In all my years here, I’ve personally spent less than 2,000 peso on medical bills. I do not need medical insurance coverage and know of many, many more like me that simply pay for what we need as we need it. If however, you have conditions, it’s something else to consider and factor into your personal living expenses.
So, are you an apartment dweller or a house person? Houses cost more to live in normally, but an apartment with extras such as garden areas, onsite swimming pool(s), maintenance personnel, 24/7 security and private parking all cost extra money here. If you’re someone who wants the bells and whistles, you will pay for them.
If you are looking for beachfront, expect to pay premium dollars, not peso, but US dollars for that type of lifestyle. And don’t forget that these places also charge monthly maintenance fees to both renters and homeowners (for renters, it will depend on your contract whether the homeowner or the renter pays those fees). Maintenance fees for beachfront properties can easily average a couple of hundred dollars extra per month.
If you prefer a more basic lifestyle, then you can live cheaper. Having a quaint house, for example, in a city or town suburb will cost significantly less than living in the center. A house located in a gated community will still cost less and may come with features such as 24/7 security, garden areas and onsite pools.
Doing your own home maintenance or hiring “a guy” is also a much lesser expensive option and is a common way of doing things in Mexico.
Social media forum participants have no idea if you can cook, if you eat out a lot or if you’re a brand person, so again, asking about the cost of living in Mexico truly is a generic question. Let’s take into consideration that traditional Mexican cooking is very inexpensive since it’s made with basic fresh ingredients, so if you can cook, your monthly cost of living will be less.
If you are a brand person and HAVE to have specialized American food products, expect to pay an arm and a leg for them. Import taxes in Mexico add up. A $4 USD jar of peanut butter in the US will cost upwards of 225 peso here. That may not sound like much, but if you’re on a budget or worse yet, make a living earning peso, that 225 peso jar of peanut butter is a no-go.
For that same 225 peso, I can buy several bags of fresh produce and eat well for 2 to 3 days.
Are you a foody restaurant goer? If so, eating out where the tourists go is not cheap. I’ve seen burgers sold here by American chains for more than $17 USD. On my budget, forget it! I wouldn’t pay it regardless, because again, I can put that money to much better (and healthier) use cooking at home.
If you have children, understand that the public school system is not a good system and is utilized by the poor more than anyone else.
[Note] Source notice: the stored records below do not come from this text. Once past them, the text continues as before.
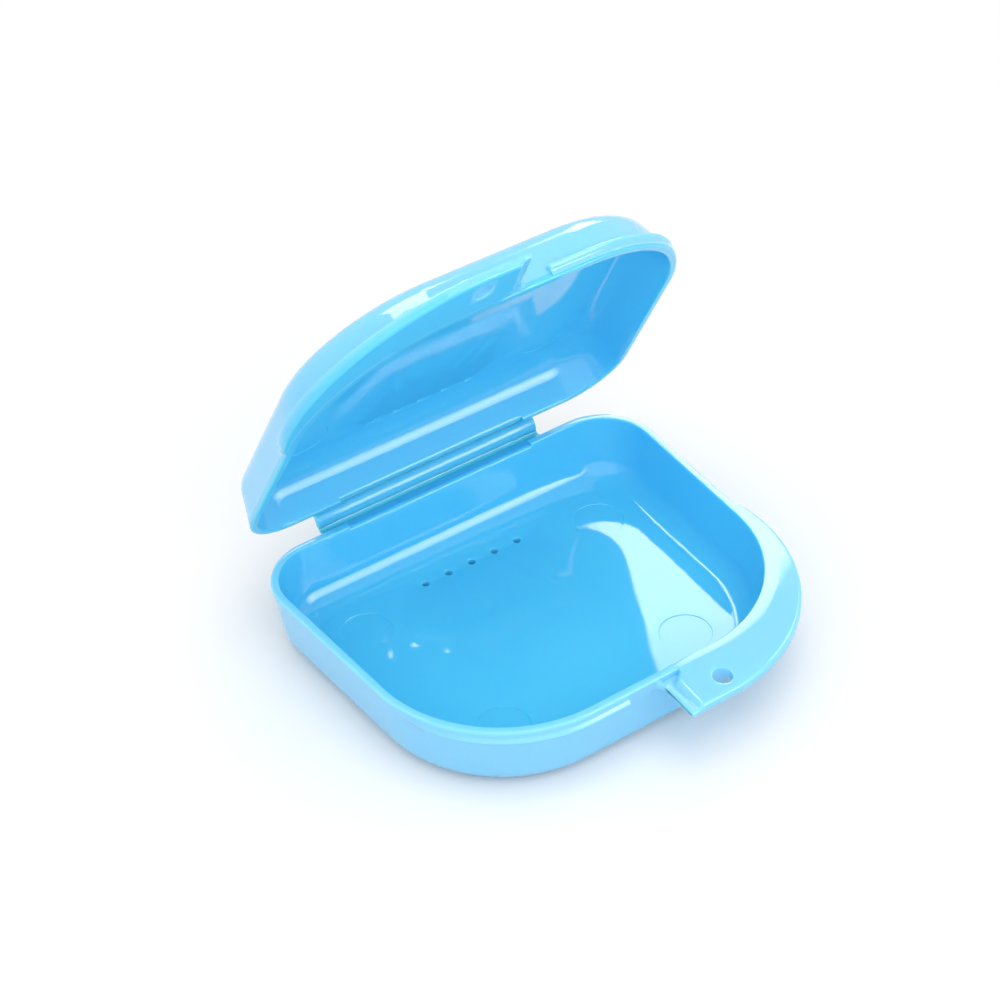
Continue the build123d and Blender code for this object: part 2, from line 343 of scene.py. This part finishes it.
def tongue_z(x, offset):
    """Height of the tab's top near its end: down a slope to the thin tongue, steeper beside the wall."""
    flat = shoulder_z(offset)
    beside = 1 - smooth((offset - WALL) / TONGUE["beside"])
    flat_x = TONGUE["flat_x"] + TONGUE["pocket"] * beside
    foot_x = flat_x - (TONGUE["flat_x"] - TONGUE["x"]) * (1 - 0.5 * beside)
    return TONGUE["z"] + (flat - TONGUE["z"]) * smooth((x - foot_x) / (flat_x - foot_x))


def gusset_z(offset):
    """Height of the top of the fillet between the tab's end and the wall."""
    out = min(max((offset - WALL) / GUSSET["r"], 0), 1)
    return RIM_Z - GUSSET["drop"] + (TONGUE["z"] - RIM_Z + GUSSET["drop"]) * out


def tab_reach(x, y, nx, ny):
    """How far the tab's plan reaches out from a point of the inner rim edge."""
    if x < TAB_CORNER[0] and ny < -0.99:
        return TAB_REACH
    dx, dy = x - TAB_CORNER[0], y - TAB_CORNER[1]
    along = nx * dx + ny * dy
    inside = TAB_CORNER[2] ** 2 - dx * dx - dy * dy + along * along
    return sqrt(inside) - along if inside > 0 else 0.0


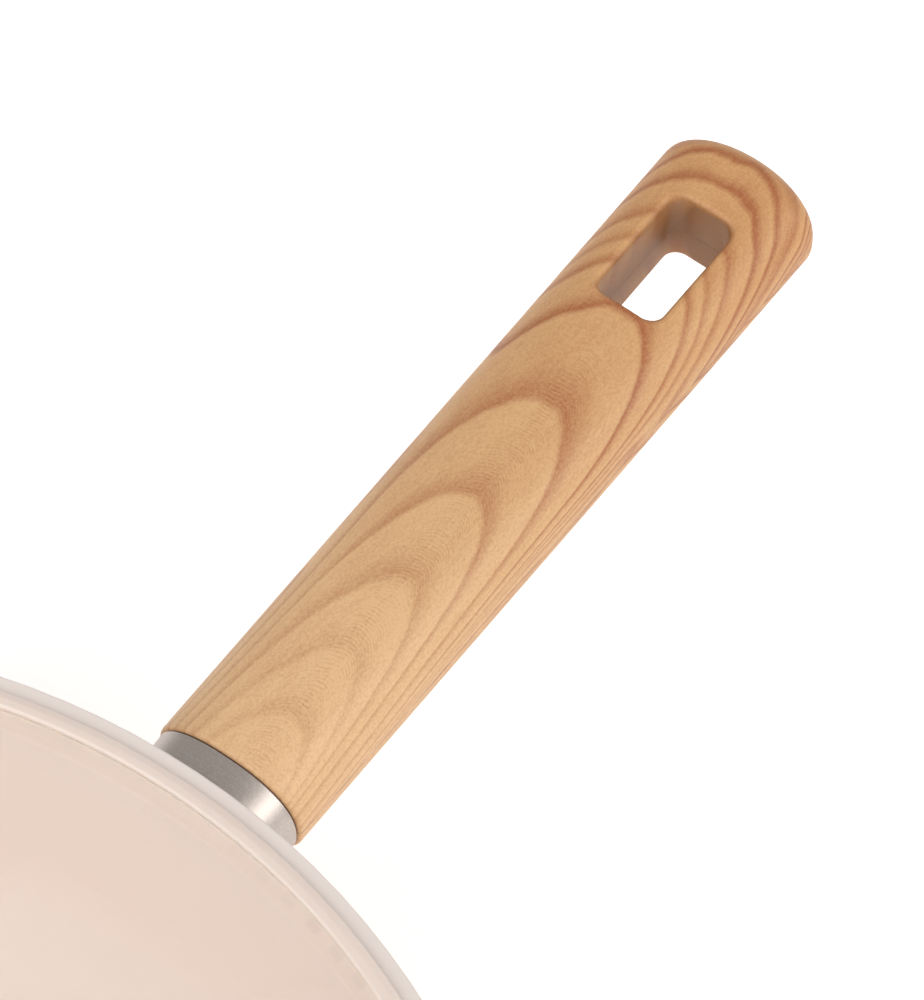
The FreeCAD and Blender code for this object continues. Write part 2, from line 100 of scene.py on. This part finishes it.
def tree_of(*values):
    """The node tree of the first field among the values."""
    return next(value.tree for value in values if isinstance(value, Field))


def calculate(operation, *values):
    return wire(tree_of(*values), "ShaderNodeMath", dict(enumerate(values)), operation=operation)


def smooth_step(field, low, high):
    """0 below low, 1 above high, and a soft rise between. With low above high it falls instead."""
    if low > high:
        return 1.0 - smooth_step(field, high, low)
    return wire(
        field.tree, "ShaderNodeMapRange", {"Value": field, "From Min": low, "From Max": high},
        interpolation_type="SMOOTHSTEP",
    )


def clamp(field):
    """The field held between 0 and 1."""
    return wire(field.tree, "ShaderNodeClamp", {"Value": field, "Min": 0.0, "Max": 1.0})


def blend(share, first, second):
    """first where share is 0 and second where it is 1."""
    return first + share * (second - first)


def square_root(field):
    return calculate("SQRT", field)


def size_of(field):
    return calculate("ABSOLUTE", field)


def greater(field, limit):
    return calculate("GREATER_THAN", field, limit)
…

Private schools are the way to go and they too, cost money. Depending on the level and type of private school, expect to pay several thousand peso per month per child on top of your current living expenses.
Other things to factor include your personal habits. Things such as shopping, smoking, drinking. What about other things such as gym memberships…or can you workout for free on the beach? Do you have to spend more than $100 on a haircut or will a 100 peso cut work just as well?
Constantly running an air conditioner will see your electric bill spike from an average bill of 700 peso to 7,000 peso for the same two-month period. If you’re adjustable and can learn to live with fans, again, your monthly cost of living will be significantly less.
Spa treatments, hair and nails, yoga classes, tourist entertainment (which is all in US dollars here) need to be taken into consideration to truly determine how much it costs to live in Mexico. With all this new-found information, you may want to rethink your generic question and do your own research into finding out YOUR true cost of living in Mexico.
Hopefully this sheds some light on why there is no one answer to how much does it cost to live in Mexico.